### Do this
Reproduce the span that opens at the line containing "on the floor." and closes at the line containing "bpy.context.scene.collection.objects.link(empty)", both lines included, without alteration and without any other line.

### Records supplied

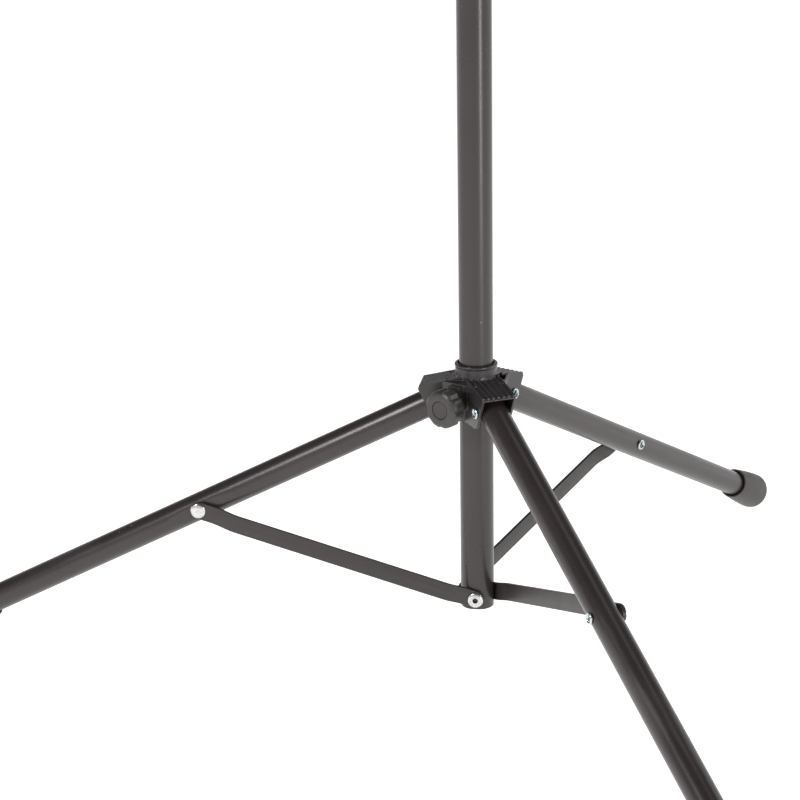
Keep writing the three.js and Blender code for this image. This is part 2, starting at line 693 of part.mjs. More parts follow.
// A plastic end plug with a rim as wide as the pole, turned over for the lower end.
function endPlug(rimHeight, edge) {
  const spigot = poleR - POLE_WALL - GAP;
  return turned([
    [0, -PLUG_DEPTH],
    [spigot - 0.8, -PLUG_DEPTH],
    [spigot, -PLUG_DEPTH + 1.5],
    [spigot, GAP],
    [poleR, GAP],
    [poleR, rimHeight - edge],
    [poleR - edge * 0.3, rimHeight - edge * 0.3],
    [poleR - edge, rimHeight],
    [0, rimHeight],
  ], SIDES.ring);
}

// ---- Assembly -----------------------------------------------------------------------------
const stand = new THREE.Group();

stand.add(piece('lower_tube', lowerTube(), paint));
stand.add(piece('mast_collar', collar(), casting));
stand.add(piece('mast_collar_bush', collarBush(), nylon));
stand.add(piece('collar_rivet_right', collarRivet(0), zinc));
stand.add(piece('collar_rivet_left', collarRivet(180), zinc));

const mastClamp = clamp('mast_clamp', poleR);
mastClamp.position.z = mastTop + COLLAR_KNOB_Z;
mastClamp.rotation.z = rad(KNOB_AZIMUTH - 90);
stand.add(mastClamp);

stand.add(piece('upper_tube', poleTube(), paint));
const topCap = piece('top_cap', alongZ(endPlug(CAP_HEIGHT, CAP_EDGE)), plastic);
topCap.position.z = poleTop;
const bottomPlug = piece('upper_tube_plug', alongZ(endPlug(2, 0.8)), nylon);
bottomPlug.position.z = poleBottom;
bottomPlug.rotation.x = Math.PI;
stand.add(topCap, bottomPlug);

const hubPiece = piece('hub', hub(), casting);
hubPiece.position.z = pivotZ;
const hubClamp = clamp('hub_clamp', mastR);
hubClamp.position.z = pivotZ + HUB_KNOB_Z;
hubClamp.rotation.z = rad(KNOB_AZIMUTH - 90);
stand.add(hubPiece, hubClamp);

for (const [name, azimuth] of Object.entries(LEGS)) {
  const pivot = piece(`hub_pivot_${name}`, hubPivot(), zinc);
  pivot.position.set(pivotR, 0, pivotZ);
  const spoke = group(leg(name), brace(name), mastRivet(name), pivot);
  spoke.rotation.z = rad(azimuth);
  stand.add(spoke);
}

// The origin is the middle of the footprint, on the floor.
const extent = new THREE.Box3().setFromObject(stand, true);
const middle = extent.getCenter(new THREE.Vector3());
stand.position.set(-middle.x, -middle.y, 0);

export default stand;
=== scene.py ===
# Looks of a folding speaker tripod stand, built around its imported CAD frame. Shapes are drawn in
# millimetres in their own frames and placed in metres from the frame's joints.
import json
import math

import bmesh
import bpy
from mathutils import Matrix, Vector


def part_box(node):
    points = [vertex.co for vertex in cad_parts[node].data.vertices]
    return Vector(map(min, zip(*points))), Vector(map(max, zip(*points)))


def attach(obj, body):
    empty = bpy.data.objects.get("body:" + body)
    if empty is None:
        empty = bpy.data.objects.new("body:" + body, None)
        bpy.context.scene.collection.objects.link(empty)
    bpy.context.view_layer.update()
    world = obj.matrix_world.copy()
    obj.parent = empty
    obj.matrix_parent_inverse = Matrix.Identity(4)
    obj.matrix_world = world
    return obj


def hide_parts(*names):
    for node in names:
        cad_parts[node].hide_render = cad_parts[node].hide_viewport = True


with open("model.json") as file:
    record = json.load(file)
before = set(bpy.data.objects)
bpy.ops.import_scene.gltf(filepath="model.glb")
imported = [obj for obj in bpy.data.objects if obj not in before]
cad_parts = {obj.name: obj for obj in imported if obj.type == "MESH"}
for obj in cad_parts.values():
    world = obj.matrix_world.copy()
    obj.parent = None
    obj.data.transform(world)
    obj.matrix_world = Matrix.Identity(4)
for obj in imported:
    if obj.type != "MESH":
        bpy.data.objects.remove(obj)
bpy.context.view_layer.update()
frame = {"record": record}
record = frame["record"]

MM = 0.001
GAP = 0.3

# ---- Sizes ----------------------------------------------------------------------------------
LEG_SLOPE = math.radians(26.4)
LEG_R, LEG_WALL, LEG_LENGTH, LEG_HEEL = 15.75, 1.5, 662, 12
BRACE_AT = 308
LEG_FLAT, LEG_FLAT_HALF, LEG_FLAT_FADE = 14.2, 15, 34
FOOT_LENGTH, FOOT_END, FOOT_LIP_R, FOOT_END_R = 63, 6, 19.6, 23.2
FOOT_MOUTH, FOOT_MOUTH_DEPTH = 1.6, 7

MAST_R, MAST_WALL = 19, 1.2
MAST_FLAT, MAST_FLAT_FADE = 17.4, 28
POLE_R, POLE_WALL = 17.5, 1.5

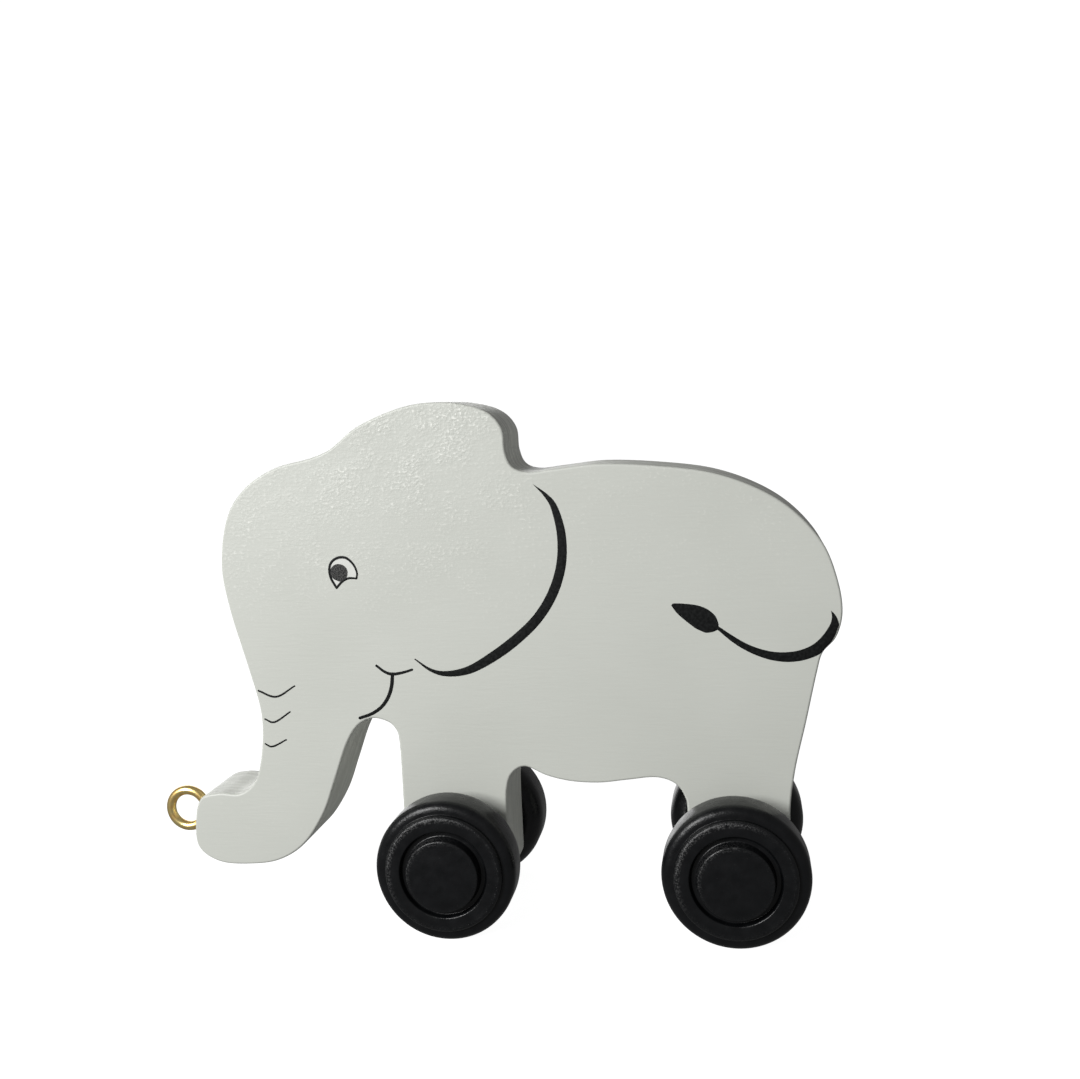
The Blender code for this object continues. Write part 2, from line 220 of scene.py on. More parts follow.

### Written solution
// The origin is the middle of the footprint, on the floor.
const extent = new THREE.Box3().setFromObject(stand, true);
const middle = extent.getCenter(new THREE.Vector3());
stand.position.set(-middle.x, -middle.y, 0);

export default stand;
=== scene.py ===
# Looks of a folding speaker tripod stand, built around its imported CAD frame. Shapes are drawn in
# millimetres in their own frames and placed in metres from the frame's joints.
import json
import math

import bmesh
import bpy
from mathutils import Matrix, Vector


def part_box(node):
    points = [vertex.co for vertex in cad_parts[node].data.vertices]
    return Vector(map(min, zip(*points))), Vector(map(max, zip(*points)))


def attach(obj, body):
    empty = bpy.data.objects.get("body:" + body)
    if empty is None:
        empty = bpy.data.objects.new("body:" + body, None)
        bpy.context.scene.collection.objects.link(empty)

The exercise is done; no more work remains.